A economista também defende que o banco volte a financiar projetos com foco no longo prazo. “O papel do BNDES não é oferecer subsídio e nem financiar aquisições, como aconteceu com as campeãs nacionais. O que houve nos últimos anos foi um desvirtuamento do propósito do banco e o empresário brasileiro se acostumou com isso, mas o objetivo do banco nunca foi esse”, afirma Elena.
“Paulo Rabello é um economista muito respeitado no campo empresarial. E há a expectativas de ele tenha esse viés mais de empresário no sentido de saber que as coisas precisam sair mais rápido. Mas não imagino que a política estrutural vá mudar tanto. Diminuir o número de empréstimos e ser mais exigente foi uma diretriz do próprio governo. Isso deve continuar”, diz um empresário.

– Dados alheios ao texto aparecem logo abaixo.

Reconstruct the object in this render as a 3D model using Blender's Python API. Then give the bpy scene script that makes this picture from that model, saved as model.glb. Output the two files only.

No comando do IBGE desde maio de 2016, Castro recebeu críticas de alguns analistas por mudar critérios das pesquisas para medir o desempenho dos setores de serviços e comércio. Segundo reportagem do jornal Folha de S. Paulo, sua nomeação para o BNDES foi uma escolha pessoal do presidente e não contou com a simpatia do ministro da Fazenda, Henrique Meirelles, que avalia como “fraco” o perfil do novo colega de equipe econômica. Castro é autor do livro O mito do governo grátis, sócio da RC Consultores e se notabilizou pela crítica à carga tributária.
Sua carreira contrasta bem com a de Maria Silvia, que é tida como uma das mais experientes executivas brasileiras. Além de ter sido a primeira mulher a comandar o BNDES, foi a primeira a presidir a siderúrgica CSN e já integrou o conselho da mineradora Vale e da Petrobras. Apesar das críticas, empresários, funcionários e economistas admitem que a executiva ficou com a complicada missão de fazer ajustes no banco diante da maior crise econômica da história do país. Agora, com a casa mais arrumada e a economia exibindo os primeiros sinais de retomada, fica mais fácil para Castro afrouxar os empréstimos.
O risco, ou a tentação, é soltar demais. A resposta começa a ser dada na quinta-feira, quando o novo presidente assume o comando do banco mais vigiado do país.